Simulated Author's Rebuttal

2 responses · 0 unresolved

We thank the referee for their detailed and constructive report. We address each major comment below and indicate the revisions we will make to strengthen the manuscript.

read point-by-point responses
  1. Referee: [Methods] Methods (model specification section): The flexibility ranking is imported from prior theory, yet the four architectures are implemented directly as distinct interaction graphs whose connectivity properties differ by construction. No quantitative calibration or independent flexibility metric (e.g., a scalar derived from the cited theory and applied to each graph) is reported to confirm that the observed ordering of algorithmic effects tracks flexibility rather than raw differences in propagation potential. This leaves open the possibility that the pattern is tautological with the graph topologies chosen.

    Authors: The flexibility ordering is taken directly from the cited prior theory on system architectures, with each graph selected as a canonical instantiation of one level in that ranking. The differing connectivity properties are not incidental but are the structural features that define flexibility in the theory (limited propagation in trees versus unconstrained spread in complete graphs). To address the concern, we will add to the methods section a supplementary table of standard graph metrics (average degree, diameter, clustering coefficient) for each architecture and show how these align with the theoretical flexibility sequence. This provides an explicit, if post-hoc, calibration linking topology to the predicted ordering of algorithmic effects. revision: yes

  2. Referee: [Results] Results (simulation outcomes and statistical reporting): The abstract and results describe 'strong negative effects' and 'winner-take-all dynamics' on complete graphs, but the manuscript does not report effect sizes, number of simulation replications, confidence intervals, or robustness checks across parameter ranges. Without these, it is not possible to judge whether the null result on trees and the modest effects on hierarchies/networks are statistically distinguishable from noise or sensitive to specific parameter choices.

    Authors: We agree that the statistical reporting should be expanded. In the revised results section we will state the number of replications per condition, report standardized effect sizes and 95% confidence intervals for the key comparisons between algorithms within each architecture, and add a robustness subsection that varies core parameters (user attention threshold and content quality distribution) over plausible ranges. These additions will allow readers to assess whether the null finding on trees and the modest effects on hierarchies and networks are robust and distinguishable from the strong effects on complete graphs. revision: yes

Circularity Check

0 steps flagged

Simulation uses independent graph structures and external benchmarks; no reduction to self-defined or fitted quantities

full rationale

The paper orthogonally manipulates four distinct interaction graphs (tree, layered hierarchy, network, complete) and two algorithms in an agent-based simulation, measuring effects on spread and quality. The flexibility ranking is drawn from prior theory and mapped to real platform examples, but the observed pattern (null on trees, modest on hierarchies/networks, strong negative on complete graphs) emerges from explicit simulation runs rather than by construction from any parameter fit or self-referential definition within this manuscript. No equations or results reduce to inputs by definition, and the central claim retains independent content from the simulation outcomes against external benchmarks. This is a normal low-circularity finding for a simulation study.

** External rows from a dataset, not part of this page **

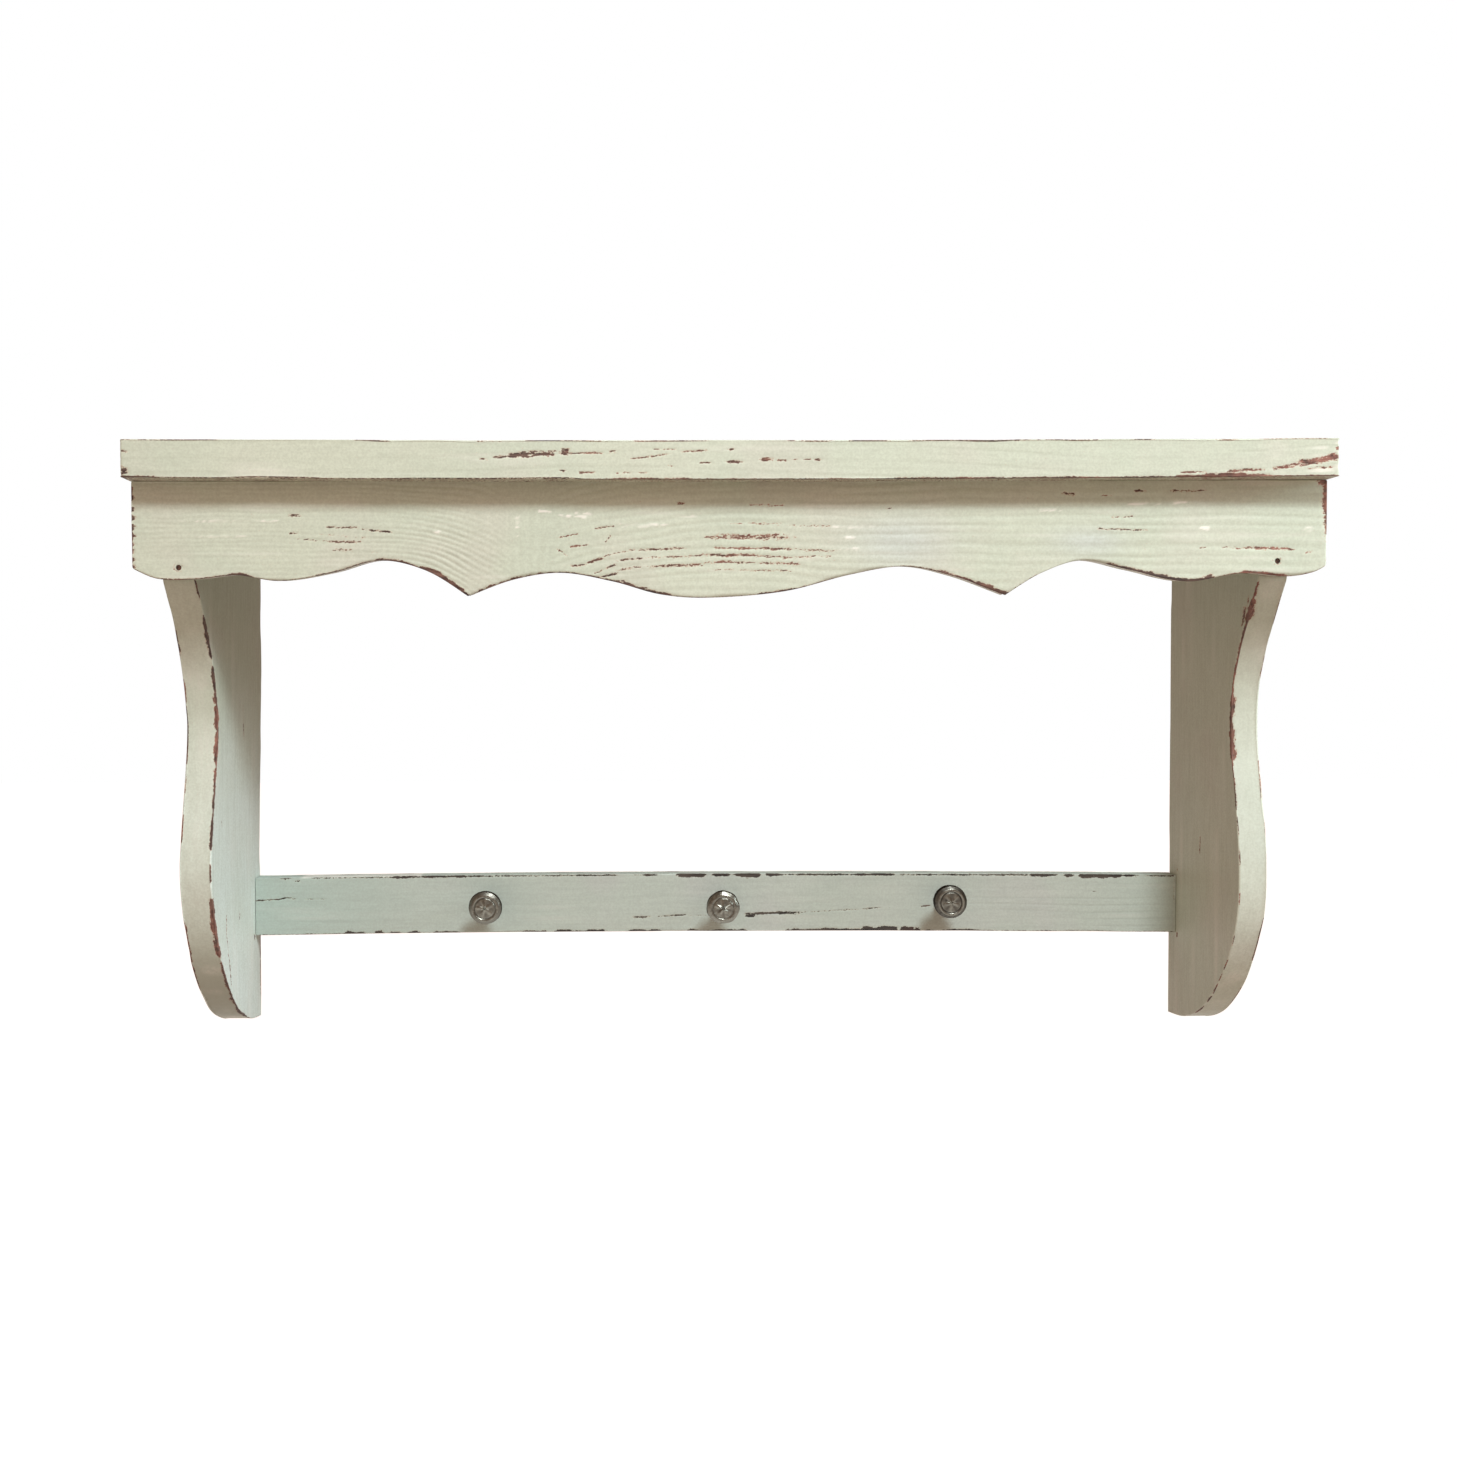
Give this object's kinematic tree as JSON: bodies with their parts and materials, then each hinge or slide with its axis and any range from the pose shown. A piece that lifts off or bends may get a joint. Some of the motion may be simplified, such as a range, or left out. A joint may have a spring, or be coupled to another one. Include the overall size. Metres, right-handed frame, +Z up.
{
  "type": "wall shelf with brackets",
  "caption": "Painted, worn wooden wall shelf on two scroll-cut brackets, with a scalloped front apron and a lower peg rail with round metal knobs.",
  "frame": {"origin": "on the wall, midway between the two keyhole entries in the brackets' back edges", "axes": "+X along the shelf to the right as seen from the front, +Y into the wall, +Z up"},
  "size_m": [0.62, 0.136, 0.329],
  "materials": {
    "painted_wood": "chalky pale sage paint over brown-stained softwood, brushed grain showing, rubbed through along the arrises",
    "painted_rail": "the same chalky paint, thinner and greener, rubbed through along the arrises",
    "antique_nickel": "antique nickel on a cast knob, bright on the raised parts and dark in the recesses",
    "zinc_steel": "zinc-plated steel, slightly dulled",
    "painted_screw": "steel screw heads painted over with the shelf",
    "rusty_nail": "dark rusty steel nail heads, set below the face"
  },
  "bodies": {
    "root": {"shelf_board": "painted_wood", "front_apron": "painted_wood", "left_bracket": "painted_wood", "right_bracket": "painted_wood", "peg_rail": "painted_rail", "knob_left": "antique_nickel", "knob_middle": "antique_nickel", "knob_right": "antique_nickel", "knob_screw_left": "zinc_steel", "knob_screw_middle": "zinc_steel", "knob_screw_right": "zinc_steel", "knob_washer_left": "zinc_steel", "knob_washer_middle": "zinc_steel", "knob_washer_right": "zinc_steel", "keyhole_plate_left": "zinc_steel", "keyhole_plate_right": "zinc_steel", "plate_screws_left": "zinc_steel", "plate_screws_right": "zinc_steel", "shelf_screws_left": "painted_screw", "shelf_screws_right": "painted_screw", "apron_nail_left": "rusty_nail", "apron_nail_right": "rusty_nail", "apron_pins": "rusty_nail", "rail_nails_left": "rusty_nail", "rail_nails_right": "rusty_nail"}
  },
  "joints": []
}
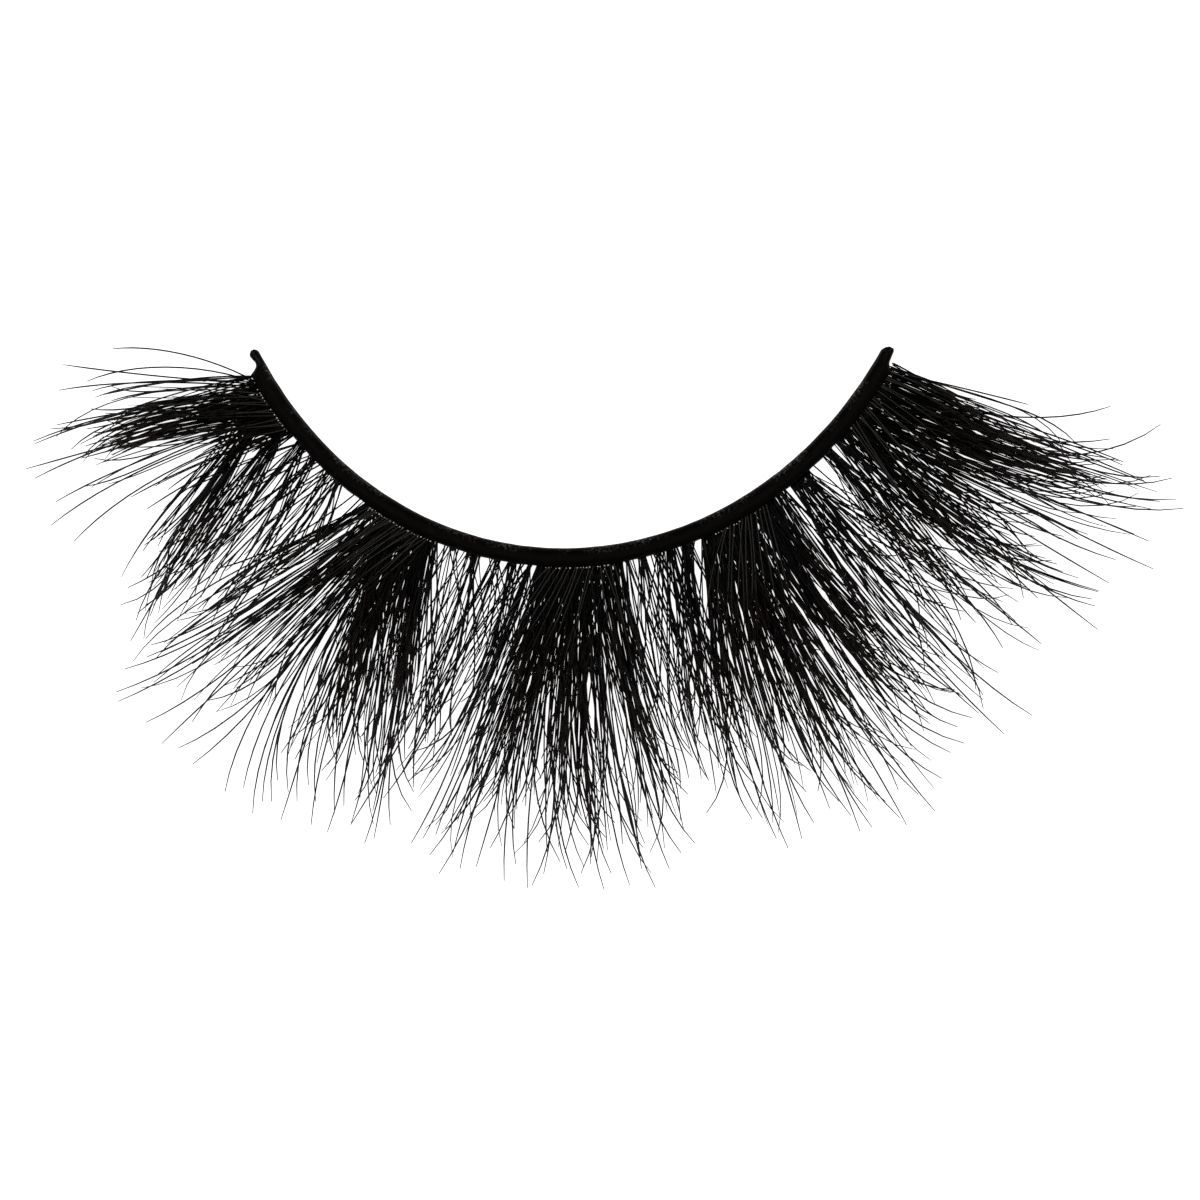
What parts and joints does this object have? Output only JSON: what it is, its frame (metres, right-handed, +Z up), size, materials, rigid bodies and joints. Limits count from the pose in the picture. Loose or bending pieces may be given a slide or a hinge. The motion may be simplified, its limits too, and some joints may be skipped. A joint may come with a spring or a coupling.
{
  "type": "false eyelash strip",
  "caption": "Curved strip false eyelash: a thin black band with dense fans of long curling fibres along its outer edge and sparser wisps between them.",
  "frame": {"origin": "on the band's flat underside, in the middle of its width, where the curve of the band is lowest", "axes": "+X along the strip, +Y towards the hollow side of the band, +Z up from the surface that it lies on"},
  "size_m": [0.0501, 0.0238, 0.0047],
  "materials": {
    "band_thread": "satin black thread sealed with clear-drying glue",
    "lash_fibre": "drawn black fibre, semi-gloss"
  },
  "bodies": {
    "root": {"lash_band": "band_thread", "left_corner_fan": "lash_fibre", "left_corner_wisp": "lash_fibre", "left_fan": "lash_fibre", "left_wisp": "lash_fibre", "middle_fan": "lash_fibre", "right_wisp": "lash_fibre", "right_fan": "lash_fibre", "right_corner_wisp": "lash_fibre", "right_corner_fan": "lash_fibre"}
  },
  "joints": []
}
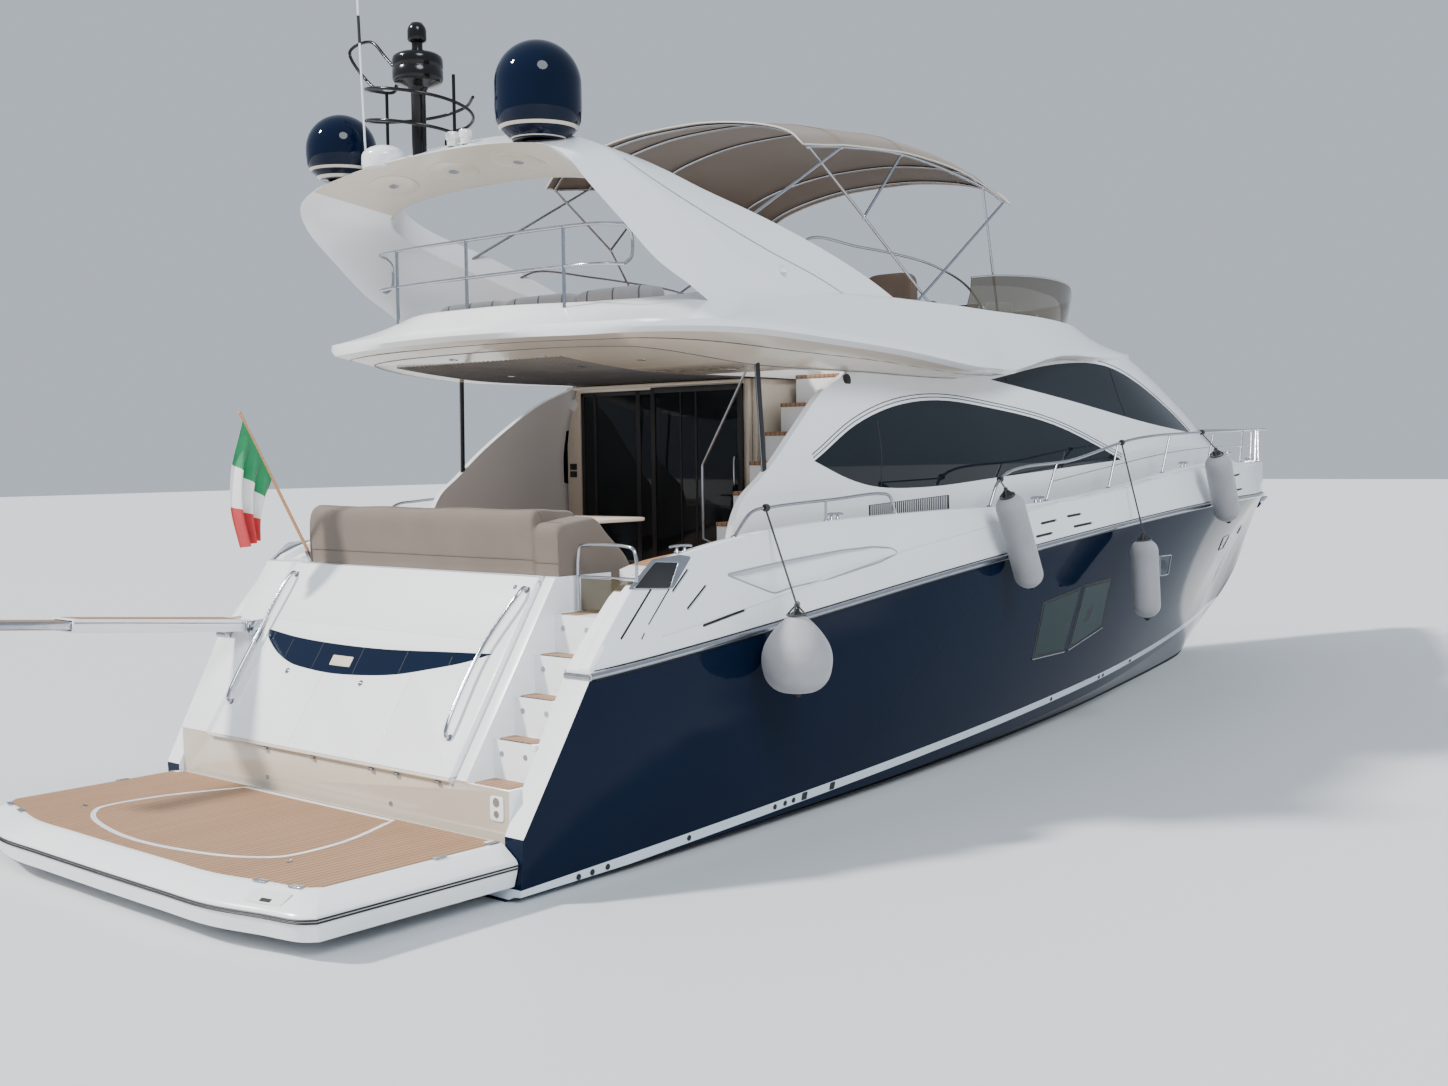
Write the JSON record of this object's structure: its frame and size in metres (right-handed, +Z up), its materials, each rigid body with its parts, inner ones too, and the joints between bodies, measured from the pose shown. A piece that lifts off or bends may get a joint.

Axiom & Free-Parameter Ledger

0 free parameters · 1 axioms · 0 invented entities

The central claim rests on the assumption that the four chosen graph topologies accurately represent the flexibility ordering from prior theory and that the two algorithms capture the main real-world contrast; no free parameters or invented entities are described in the abstract.

axioms (1)
  • domain assumption Prior theory correctly ranks canonical system architectures by flexibility (tree least flexible, complete graph most flexible).
    This ranking is invoked to generate the hypothesis that algorithmic effects should be largest on the most flexible platforms.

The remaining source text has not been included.